Diese Arbeitsgruppe soll auch frei nachdenken und eine Bedarfsplananalyse erstellen, die in den neuen Bundesverkehrswegeplan einfließt.
Der Bundesverkehrswegeplan hatte früher vor allem Neubaumaßnahmen im Fokus. Was wird sich ändern?
Derzeit arbeiten wir mit Hochdruck an einer Neukonzeption. Wir müssen eindeutige Prioritäten setzen. Es ist nicht möglich, dass wir unsere Verkehrswege proportional zu dem Wachstum der Güterströme ausbauen. Das scheitert nicht nur am Geld, sondern auch an der Akzeptanz der Bürger.
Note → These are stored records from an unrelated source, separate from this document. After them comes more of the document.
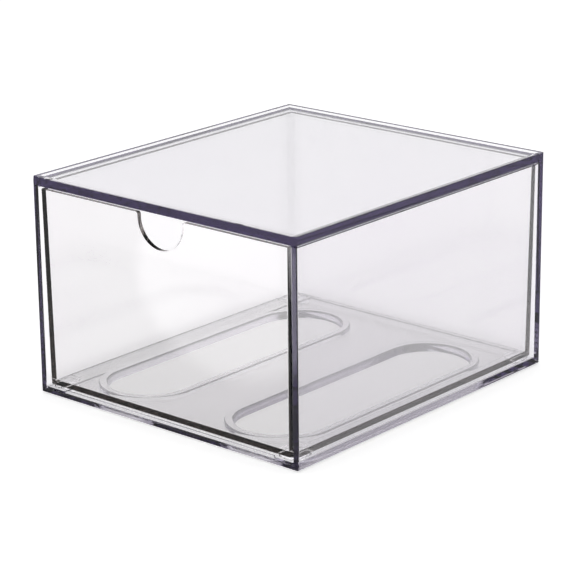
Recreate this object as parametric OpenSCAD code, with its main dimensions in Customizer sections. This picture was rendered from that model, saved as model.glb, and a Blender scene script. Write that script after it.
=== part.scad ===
// Stackable drawer box: a clear moulded case, open at the front, with one
// lift-out drawer and four clear pads under its corners.
//
// Frame: millimetres, +X to the right, +Y to the back, +Z up. The origin is on
// the surface that the box stands on, under the middle of its footprint.

/* [Case] */
// Width of the case, side to side
case_w = 169.2; // [120:0.1:300]
// Depth of the case, front to back
case_d = 192; // [130:0.5:320]
// Height of the case, from its lower edge to the top of its rim
case_h = 112; // [70:1:240]
// Thickness of the side walls and the back wall
wall_t = 3.4; // [2.8:0.1:5]
// Radius along the lower outer edges
base_round = 1.2; // [0.5:0.1:2.2]
// Radius of the two upright outer edges at the back
back_round = 2; // [0.5:0.1:4]
// Radius of the outer edges around the open front
front_round = 0.5; // [0.3:0.1:1]
// Radius of the inner edges around the open front
mouth_round = 0.6; // [0.3:0.1:1]
// Fillet along the inner corners of the drawer bay
bay_fillet = 1; // [0.5:0.1:2]

/* [Top panel and stacking rim] */
// Thickness of the top panel
panel_t = 3.9; // [2:0.1:6]
// Height of the rim above the top panel
rim_h = 1; // [1:0.1:4]
// Width of the rim at its top
rim_w = 2.4; // [1.6:0.1:4]
// How far each face of the rim leans in over its height
rim_draft = 0.3; // [0.1:0.05:0.6]
// Depth of the parting groove where the top panel meets the walls
groove_d = 0.3; // [0.1:0.05:0.6]

/* [Case floor] */
// Thickness of the case floor
floor_t = 2.3; // [1.9:0.1:4]
// Height of the two rails that the drawer's feet run on
rail_h = 1; // [0.8:0.1:1.4]
// Thickness of the lip between the rails at the front
lip_t = 0.9; // [0.6:0.1:2]
// Gap between a rail and the collar beside it
collar_side = 0.7; // [0.3:0.1:6]
// Distance from the front of the case to the cut-outs
cutout_front = 14.5; // [9:0.5:30]
// Distance from the back of the case to the cut-outs
cutout_back = 23; // [18:0.5:40]
// Width of the floor between the two cut-outs
cutout_mid = 42; // [20:1:48]
// Width of the raised collar around each cut-out
collar_w = 4.7; // [2.4:0.1:6]
// Radius of the collar's upper edges
collar_round = 0.9; // [0.3:0.1:1.1]

/* [Foot pads] */
// Diameter of a foot pad
pad_d = 10; // [7:0.5:12]
// Distance from the side of the case to the middle of a pad
pad_side = 11.8; // [9:0.1:13]
// Distance from the front or the back of the case to the middle of a pad
pad_end = 9.5; // [8.5:0.1:14]
// How far the pads stand proud of the case's lower edge
pad_proud = 0.8; // [0.5:0.1:0.9]
// Width of the bevel around the lower edge of a pad
pad_bevel = 0.3; // [0.1:0.1:0.4]
// Thickness of the adhesive film that holds a pad
pad_film = 0.05; // [0.02:0.01:0.1]

/* [Drawer] */
// Thickness of the drawer's side walls at their top
drawer_wall = 2.6; // [1.8:0.1:4]
// Thickness of the drawer's front and back walls at their top
end_wall = 2.4; // [1.8:0.1:4]
// How much thicker the side and back walls are at their bottom
core_draft = 0.5; // [0.2:0.1:1]
// Thickness of the drawer's floor
drawer_floor = 2.5; // [1.6:0.1:4]
// How far each side wall leans in from its top to its bottom
side_draft = 0.5; // [0.2:0.1:1]
// How far the front and back walls lean in from their top to their bottom
end_draft = 1; // [0.2:0.1:1.5]
// Radius of the drawer's upright outer corners
drawer_round = 1.3; // [1.2:0.1:3]
// Radius along the drawer's lower outer edges
drawer_edge = 0.5; // [0.3:0.1:1]
// Radius of the fillets inside the drawer
drawer_fillet = 0.3; // [0.2:0.1:1.5]

/* [Drawer fit] */
// Gap on each side, at the drawer's top edge
side_gap = 1.1; // [0.6:0.1:3]
// How far the top of the drawer front sits back from the front of the case
front_recess = 0.5; // [0:0.1:3]
// Gap between the closed drawer's top edge and the back wall
back_gap = 0.3; // [0.2:0.1:4]
// Gap between the drawer's top edge and the top panel
top_gap = 1.2; // [0.6:0.1:4]
// Running gap between the drawer's feet and the rails
slide_gap = 0.2; // [0.1:0.05:0.4]
// Gap between the drawer's feet and the ends of the front lip
foot_clear = 0.4; // [0.3:0.1:1]
// Gap between the drawer's floor and the front lip
lip_gap = 0.85; // [0.3:0.05:0.9]
// Gap between the drawer's floor and the collars
collar_gap = 0.55; // [0.3:0.05:1]

/* [Drawer feet] */
// Width of a drawer foot, across the case
foot_w = 9.6; // [7:0.1:11]
// Length of a drawer foot, front to back
foot_l = 13; // [8:0.5:20]
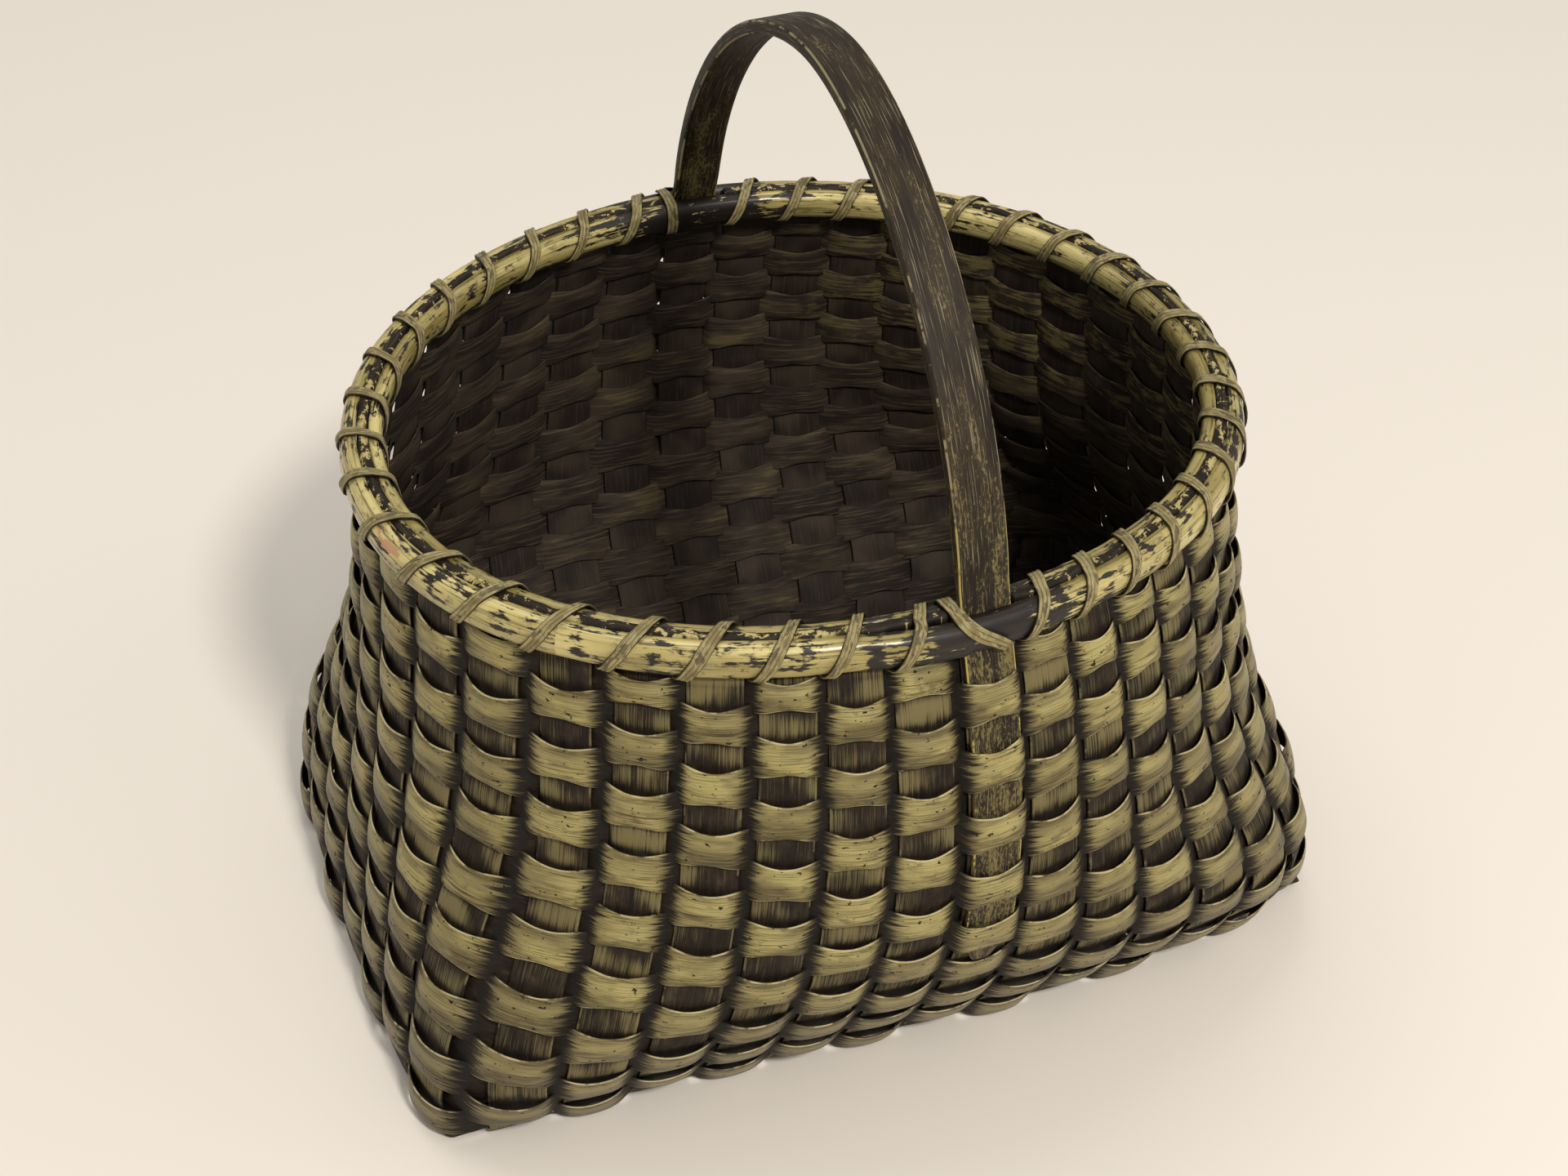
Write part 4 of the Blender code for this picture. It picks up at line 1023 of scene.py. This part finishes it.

Wir müssen zudem neue Kriterien für die Investitionen in Infrastruktur entwickeln. Das Bewertungsverfahren wird von unseren Experten neu durchdacht und dabei die Kosten-Nutzen-Analyse grundsätzlich überarbeitet. Ganz neu in den Fokus soll die Zuverlässigkeit des Verkehrsablaufs rücken. Heute in Zeiten von just in time ist das Lager auf der Straße, der Schiene und in der Luft. Deshalb ist Zuverlässigkeit von immenser Bedeutung für die Logistikwirtschaft.
Wie wollen Sie das finanzieren?
Die Finanzierung der Verkehrsinfrastruktur muss vor allem unabhängiger vom Haushalt werden. Einen guten Schritt weitergekommen sind wir durch die Einbindung der Wirtschaft über Öffentlich-private Partnerschaften (ÖPP). Sie sind ein wichtiges Instrument, um schneller zu bauen. Als mögliches weiteres Mittel, um die Finanzierung zu sichern, diskutieren wir über eine Form der PKW-Maut. Ich bin natürlich bereit, über Alternativen zu diskutieren. Sollte jemand bessere Ideen haben, wie wir mehr Geld für Investitionen in die Infrastruktur finden können, dann kann er diese gerne vorbringen.
Wie ist die zeitliche Zielsetzung?
Wir wollen 2015 den neuen Bundesverkehrswegeplan im Kabinett verabschieden und 2016 drauf aufbauend die Ausbaugesetze.
Es gibt die Forderung, neben den beiden Schiene- und Straße-Ausbaugesetzen ein Bundeswasserstraßen-Ausbaugesetz zu verabschieden.
Das steht als Prüfauftrag im Koalitionsvertrag. Diesen Prüfauftrag werden wir abarbeiten.